Jacob summed it up tonight when he said, “I’m feeling that twang feeling about Viktors leaving. You know that twang feeling I’m talking about. It’s a sharp feeling that is several feelings at once that collide. Like sadness and madness at once. I’ve gotten used to him being here and it will be really weird when he’s gone.”
So we sacrificed our time. But we gained so much more than we ever imagined possible.
Reblogged this on Be Still.
It’s really not fair how your posts keep making me cry;) please tell j, z and a how proud I am of them and their hearts 🙂
Renee, I have been reading your posts…in tears right now. Your entire family is so inspiring. It is so amazing to see Jesus working through each of you…you are amazing.

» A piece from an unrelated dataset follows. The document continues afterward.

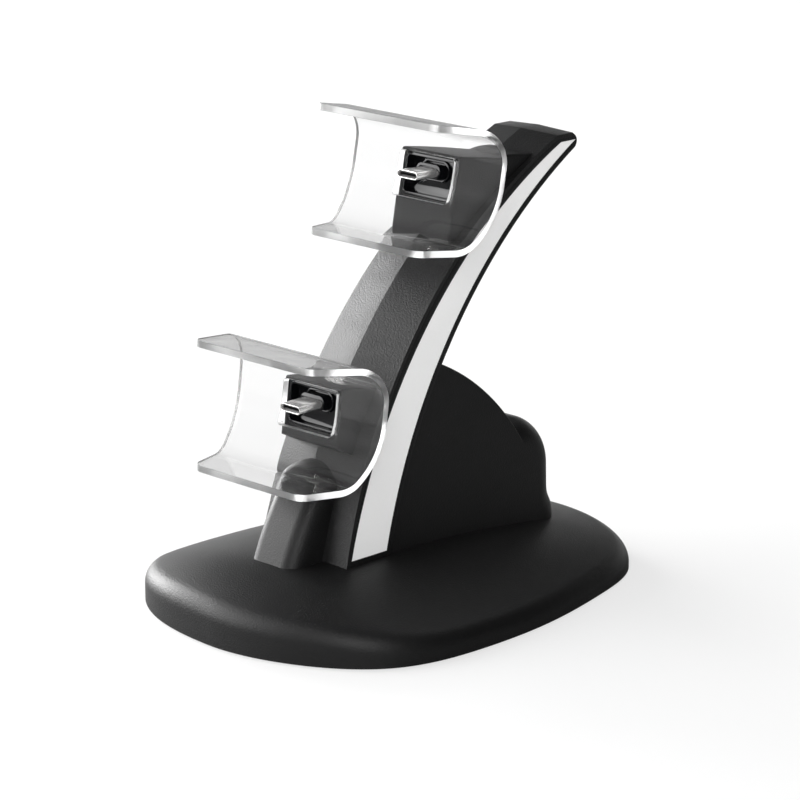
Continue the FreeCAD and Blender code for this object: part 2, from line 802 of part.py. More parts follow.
def post_form(inset=0.0):
    """Leaning post with a curved front line, an arched top and a broad round between them."""
    lean = math.radians(post_foot_lean)
    centre = at(post_foot_y, dome_top) + at(math.sin(lean), -math.cos(lean)) * post_front_radius
    front_line = (centre.y, centre.z, post_front_radius - inset)
    low, high = 4.0, post_arch_centre + post_half_width + 4.0
    edges = [arc_edge(front_line, low, high)]
    edges += [line(arc_point(front_line, high), at(post_back_high_y, high)),
              line(at(post_back_high_y, high), at(post_back_low_y, low)),
              line(at(post_back_low_y, low), arc_point(front_line, low))]
    half = post_half_width - inset
    front = -70.0
    arch = [line(Vector(-half, front, low), Vector(half, front, low)),
            line(Vector(half, front, low), Vector(half, front, post_arch_centre)),
            arc_through(Vector(half, front, post_arch_centre), Vector(0, front, post_arch_centre + half),
                        Vector(-half, front, post_arch_centre)),
            line(Vector(-half, front, post_arch_centre), Vector(-half, front, low))]
    post = solid_from(arch, Vector(0, 90, 0)).common(side_prism(edges, 40.0))
    front_edges = [e for e in post.Edges if e.BoundBox.ZLength > 3 and all(
        abs(math.hypot(v.Y - centre.y, v.Z - centre.z) - front_line[2]) < 0.01 for v in e.Vertexes)]
    return post.makeFillet(post_front_round - inset, front_edges)


def front_post(body, base):
    post = post_form().cut(post_form(post_wall)).cut(body).cut(base)
    return post.cut(stand(housing_wedge("lower"), "lower"))


# Connector housings, in a local frame: the front face is y = 0 and up is z

def stand(shape, name):
    """Lean a shape back and move it from the local frame to its housing's place."""
    y, z = housing_origins[name]
    copy = shape.copy()
    copy.rotate(Vector(0, 0, 0), X_AXIS, -housing_leans[name])
    copy.translate(at(y, z))
    return copy


def housing_wedge(name, inset=0.0, side_inset=0.0):
    rise = math.tan(math.radians(housing_top_rise))
    fall = math.tan(math.radians(housing_undercuts[name]))
    depth = housing_depths[name]
    drop = housing_drops[name] - (inset if fall else 0.0)
    top = housing_top - inset
    points = [at(inset, top + inset * rise), at(depth, top + depth * rise)]
    if fall:
        points += [at(depth, -drop - depth * fall)]
    points += [at(inset, -drop)]
    half = housing_half_width - side_inset
    wedge = side_prism(polygon_edges(points), half)
    if not inset:
        outer = [e for e in wedge.Edges if e.BoundBox.YMax < 0.01 or e.BoundBox.ZMin > housing_top - 0.01
                 and e.BoundBox.XLength < 0.01]
        wedge = wedge.makeFillet(housing_edge_round, outer)
    return wedge


def holder_block(margin, y0, y1, corner):
    half = housing_half_width - housing_side_wall - holder_gap + margin
    low, high = holder_bottom - margin, holder_top + margin
    block = box(-half, half, y0, y1, low, high)
    edges = [e for e in block.Edges if abs(e.tangentAt(e.FirstParameter).y) > 0.9]
    return block.makeFillet(corner, edges)


def connector_housing(name, body):
    wedge = housing_wedge(name).cut(housing_wedge(name, housing_wall, housing_side_wall))
    wedge = wedge.cut(holder_block(holder_gap, -1, holder_rear + 2, holder_corner))
    return stand(wedge, name).cut(body)


def plug_axis(shape):
    """Turn a bar on the Y axis to the plug's droop, about the holder's floor."""
    copy = shape.copy()
    copy.rotate(Vector(0, 0, 0), X_AXIS, plug_droop)
    copy.translate(at(holder_floor_depth, plug_level))
    return copy


plug_out = plug_tip + holder_floor_depth
plug_in = holder_rear - holder_floor_depth


def plug_bar(width, height, start, end):
    bar = stadium(width, height, end - start)
    bar.translate(Vector(0, start, 0))
    return plug_axis(bar)


def plug_holder(name):
    tray = holder_block(0.0, 0.0, holder_rear, holder_corner)
    pocket = holder_block(-holder_wall, -1, holder_floor_depth, holder_corner - holder_wall / 2)
    rear_pocket = holder_block(-holder_wall, holder_floor_depth + holder_floor, holder_rear + 1,
                               holder_corner - holder_wall / 2)
    tray = tray.cut(pocket).cut(rear_pocket)
    collar = stadium(collar_width, collar_height, collar_step + 0.5)
    collar.translate(at(holder_floor_depth - collar_step, plug_level))
    boss = stadium(boss_width, boss_height, holder_floor_depth + boss_front + 0.5)
    boss.translate(at(-boss_front, plug_level - 0.2))
    hollow = stadium(collar_width - 1.4, collar_height - 1.4, collar_step)
    hollow.translate(at(holder_floor_depth - collar_step, plug_level))
    tray = tray.fuse(collar.cut(hollow)).fuse(boss)
    tray = tray.cut(plug_bar(plug_width + 2 * plug_fit_gap, plug_height + 2 * plug_fit_gap,
                             -plug_out, plug_in + 2))
    return stand(tray, name)


def plug_shell(name):
    shell = plug_bar(plug_width, plug_height, -plug_out, plug_in + 2)
    mouth = plug_bar(plug_width - 2 * plug_sheet, plug_height - 2 * plug_sheet,
                     -plug_out - 1, plug_mouth_depth - plug_out)
    shell = shell.cut(mouth).cut(box(-FAR, FAR, holder_rear, FAR, -FAR, FAR))
    return stand(shell, name)


def plug_tongue(name):
    """Contact carrier inside the plug: an upper and a lower row, joined by a block at their back."""
    inner_width, inner_height = plug_width - 2 * plug_sheet, plug_height - 2 * plug_sheet
    start, end = plug_tongue_setback - plug_out, plug_mouth_depth - plug_out
    body = plug_bar(inner_width - 0.02, inner_height - 0.02, start, end)
    slot = plug_bar(inner_width - 0.7, plug_tongue_height, start - 1, end - 1.2)
    return stand(body.cut(slot), name)


def plug_board(name):
    board = holder_block(0.0, holder_rear, holder_rear + plug_board_thickness, holder_corner)
    return stand(board, name)


# Clear bracket, in the housing's local frame

def bracket_corners(offset):
    """Points of the C profile, moved in from its outer face by the offset."""
    sweep = math.radians(bracket_back_sweep)
    slope = math.radians(bracket_lip_slope)
    top_bend = bracket_top_bend - offset
    back_bend = bracket_back_bend - offset
    lip_bend = bracket_lip_bend - offset
    top_centre = at(-bracket_top_bend, bracket_top - bracket_top_bend)
    back_centre = at(-bracket_back_bend, 0.0)

    def on(centre, radius, angle):
        return centre + at(math.cos(angle), math.sin(angle)) * radius
    lip_centre = on(back_centre, bracket_back_bend - bracket_lip_bend, -sweep)
    lip_end_angle = -math.pi / 2 + slope
    lip_end = on(lip_centre, lip_bend, lip_end_angle)
    reach = bracket_bottom_reach + lip_end.y
    tip = lip_end + at(-reach, -reach * math.tan(slope))
    points = [at(-bracket_top_reach, bracket_top - offset), at(-bracket_top_bend, bracket_top - offset)]
    points += [on(top_centre, top_bend, math.pi / 4), at(-offset, bracket_top - bracket_top_bend)]
    points += [at(-offset, 0.0), on(back_centre, back_bend, -sweep / 2), on(back_centre, back_bend, -sweep)]
    points += [on(lip_centre, lip_bend, (-sweep + lip_end_angle) / 2), lip_end, tip]
    return points


def bracket_run(p):
    """Edges of one face of the bent sheet."""
    return [line(p[0], p[1]), arc_through(p[1], p[2], p[3]), line(p[3], p[4]),
            arc_through(p[4], p[5], p[6]), arc_through(p[6], p[7], p[8]), line(p[8], p[9])]


def bracket_plan(front_reach, front_half_width, z0, z1):
    """Plan outline of one flange: square at the back, flared in towards the front."""
    points = [Vector(-bracket_back_half_width, 20, z0), Vector(bracket_back_half_width, 20, z0),
              Vector(bracket_back_half_width, -bracket_flare_start, z0),
              Vector(front_half_width, -front_reach, z0), Vector(-front_half_width, -front_reach, z0),
              Vector(-bracket_back_half_width, -bracket_flare_start, z0)]
    plan = solid_from(polygon_edges(points), Vector(0, 0, z1 - z0))
    front = [e for e in plan.Edges if abs(e.tangentAt(e.FirstParameter).z) > 0.9
             and e.BoundBox.YMax < -front_reach + 0.01]
    return plan.makeFillet(bracket_corner, front)


def clear_bracket(name):
    outer, inner = bracket_corners(0.0), bracket_corners(sheet_thickness)
    edges = bracket_run(outer) + bracket_run(inner)
    edges += [line(outer[0], inner[0]), line(outer[-1], inner[-1])]
    sheet = side_prism(edges, 2 * bracket_back_half_width)
    plan = bracket_plan(bracket_top_reach, bracket_top_half_width, 0.0, 40.0).fuse(
        bracket_plan(bracket_bottom_reach, bracket_bottom_half_width, -40.0, 0.0))
    sheet = sheet.common(plan)
    sheet = sheet.cut(holder_block(window_margin, -sheet_thickness - 1, 1, window_corner))
    return stand(sheet, name)


# Fasteners

def base_screws():
    return Part.makeCompound([placed(screw(base_screw_length), Vector(p.x, p.y, plate_bottom))
                              for p in four_places(base_screw_places)])


def foot_screws():
    return Part.makeCompound([placed(screw(foot_screw_length), head) for _, head in foot_screw_places()])


def cover_screw_set():
    return Part.makeCompound([placed(screw(cover_screw_length), place, inward)
                              for place, inward in cover_screws()])


def board_screws():
    top = board_bottom + board_thickness + screw_head_height
    return Part.makeCompound([placed(screw(board_screw_length + screw_head_height),
                                     Vector(p.x, p.y, top), Vector(0, 0, -1)) for p in board_posts()])


def build():
    block = base_block()
    body = spine_body()
    save("base_top_shell", base_top_shell(block))
    save("base_bottom_plate", base_bottom_plate())
    save("ballast_plate", ballast_plate())
    feet = ("front_right", "front_left", "rear_right", "rear_left")
    for label, place in zip(feet, four_places(foot_places)):
        save("rubber_foot_" + label, rubber_foot(place))
    save("spine_front_cover", spine_front_cover(body, block))
    save("spine_core", spine_core(body, block))
    for side, pick in (("right", lambda s: s), ("left", mirrored)):
        save("light_diffuser_" + side, pick(light_diffuser()))
        save("led_board_" + side, pick(led_board()))
        save("led_chips_" + side, pick(led_chips()))
        save("led_lead_" + side, pick(led_lead()))
    save("rear_fin_cover", rear_fin_cover(body, block))
    save("main_circuit_board", main_circuit_board())
    save("board_components", board_components())
    save("power_inlet_shell", power_inlet_shell())
    save("power_inlet_tongue", power_inlet_tongue())
    save("front_post", front_post(body, block))
    for name, side in (("upper", 1), ("lower", -1)):
        board = plug_board(name)
        save(name + "_connector_housing", connector_housing(name, body))
        save(name + "_plug_holder", plug_holder(name))
        save(name + "_plug_shell", plug_shell(name))
        save(name + "_plug_tongue", plug_tongue(name))
        save(name + "_plug_board", board)
        save(name + "_ribbon_cable", ribbon_cable(name, side, board))
        save(name + "_clear_bracket", clear_bracket(name))
    save("base_screws", base_screws())
    save("foot_screws", foot_screws())
    save("cover_screws", cover_screw_set())
    save("board_screws", board_screws())


build()
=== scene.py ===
# %% [markdown]
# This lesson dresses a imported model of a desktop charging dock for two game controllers.
# The model comes as a fixed frame: closed solids whose places are already right.
# The steps are the camera, the light and the finishes, then the clear brackets, which are drawn anew
# as clean sheets, and last the mouldings, which get finer edges and smoother shading.

# %% Load the frame
import bpy
import json
import math
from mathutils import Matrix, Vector


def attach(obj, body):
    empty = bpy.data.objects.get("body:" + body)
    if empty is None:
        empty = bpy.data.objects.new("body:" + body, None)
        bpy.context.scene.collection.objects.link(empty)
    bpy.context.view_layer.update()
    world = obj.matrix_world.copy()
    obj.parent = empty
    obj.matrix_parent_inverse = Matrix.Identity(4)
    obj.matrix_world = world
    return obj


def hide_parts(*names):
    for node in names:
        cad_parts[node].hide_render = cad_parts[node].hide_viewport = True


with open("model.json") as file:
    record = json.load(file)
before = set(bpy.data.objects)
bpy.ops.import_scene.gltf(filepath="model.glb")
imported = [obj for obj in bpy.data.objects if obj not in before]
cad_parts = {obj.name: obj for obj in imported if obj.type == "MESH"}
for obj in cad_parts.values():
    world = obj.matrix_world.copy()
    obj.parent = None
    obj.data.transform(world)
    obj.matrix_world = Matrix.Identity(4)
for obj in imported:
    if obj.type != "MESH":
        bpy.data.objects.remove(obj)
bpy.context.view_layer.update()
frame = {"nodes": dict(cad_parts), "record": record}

nodes = frame["nodes"]
print("loaded", len(nodes), "nodes")

# %% [markdown]
# The camera looks at the dock from the picture's own side, in front of it and to its right.
# Its place, its aim and its long lens come from lining up the base and the height with the picture.
# A long lens keeps the far bracket almost as large as the near one, as in a catalogue picture.

# %% Camera
camera_place = Vector((0.70261, -0.69466, 0.33270))
camera_aim = Vector((0.00292, -0.00074, 0.05882))
camera_data = bpy.data.cameras.new("camera")
camera_data.lens = 157.07
camera_data.sensor_width = 36.0
camera_data.clip_end = 20.0
camera = bpy.data.objects.new("camera", camera_data)
camera.location = camera_place
camera.rotation_euler = (camera_aim - camera_place).to_track_quat("-Z", "Y").to_euler()
bpy.context.scene.collection.objects.link(camera)
bpy.context.scene.camera = camera
bpy.context.scene.view_settings.view_transform = "Standard"
print("camera at", tuple(round(c, 3) for c in camera_place))

# %% [markdown]
# A node tree that is built in code repeats the same few moves, so two helpers take them over. One makes
# a node group with named sockets, and the other a Math node fed by numbers or by other nodes.

# %% Node helpers
def new_group(name, inputs, outputs):
    group = bpy.data.node_groups.new(name, "ShaderNodeTree")
    for label, kind, value in inputs:
        socket = group.interface.new_socket(label, in_out="INPUT", socket_type=kind)
        socket.default_value = value
    for label, kind in outputs:
        group.interface.new_socket(label, in_out="OUTPUT", socket_type=kind)
    return group, group.nodes.new("NodeGroupInput"), group.nodes.new("NodeGroupOutput")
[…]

Thank you, Stacey. Definitely not amazing…totally a God thing!! It has been amazing for us to see Jesus work in the hearts of all these little guys. The experience has been a huge blessing!

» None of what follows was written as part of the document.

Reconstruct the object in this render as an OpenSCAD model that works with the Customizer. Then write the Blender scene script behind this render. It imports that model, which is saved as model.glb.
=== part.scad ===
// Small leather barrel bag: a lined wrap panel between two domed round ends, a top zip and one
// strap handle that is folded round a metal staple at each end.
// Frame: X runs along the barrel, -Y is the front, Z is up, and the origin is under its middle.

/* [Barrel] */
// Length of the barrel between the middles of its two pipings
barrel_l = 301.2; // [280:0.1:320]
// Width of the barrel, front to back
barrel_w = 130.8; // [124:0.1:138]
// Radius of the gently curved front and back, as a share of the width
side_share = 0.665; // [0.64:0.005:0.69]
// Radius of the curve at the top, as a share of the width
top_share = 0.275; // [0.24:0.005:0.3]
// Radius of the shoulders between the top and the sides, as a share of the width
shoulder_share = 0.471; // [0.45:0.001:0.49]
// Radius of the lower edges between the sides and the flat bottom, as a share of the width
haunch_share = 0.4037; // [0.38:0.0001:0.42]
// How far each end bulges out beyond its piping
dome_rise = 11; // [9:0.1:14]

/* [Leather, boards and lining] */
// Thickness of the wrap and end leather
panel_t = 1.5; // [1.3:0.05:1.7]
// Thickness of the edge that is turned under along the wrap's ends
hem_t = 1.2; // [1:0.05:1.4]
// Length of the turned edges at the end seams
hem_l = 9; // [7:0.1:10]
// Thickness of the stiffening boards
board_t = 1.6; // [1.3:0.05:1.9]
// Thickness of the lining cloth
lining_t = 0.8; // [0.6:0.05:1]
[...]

🙂 Sorry, Steph!! It’s almost over and I’ll be sure to post some happy posts after my grieving period 🙂
I am jealous at how easily you can express your experiences and make us all feel as though we are in the moments with you. You are an amazing writer, I wish I had your talent. Also, each time you write I am wishing I knew your boys better, they seem so bright and loving! Apple didn’t fall far that’s for sure. Love you.
I am very underserving of such a sweet compliment. I’m so glad you feel like you are in the moments with us when reading them. I’ve typically written these posts in an exhausted state and have no idea how they are sounding to a less sleep-deprived mind 🙂 The boys are sweet boys with very tender hearts. They teach me lessons every single day!! Love you too!!
Tell my grandsons I am proud of them, and they will miss Viktor and it’s ok to cry, we’ve all even crying everyday just reading theses blogs! Tell Viktor I will pray for him and his brothers everyday,and if he ever gets said think of the fun times. And then say a prayer to Jesus, he will always listen to him.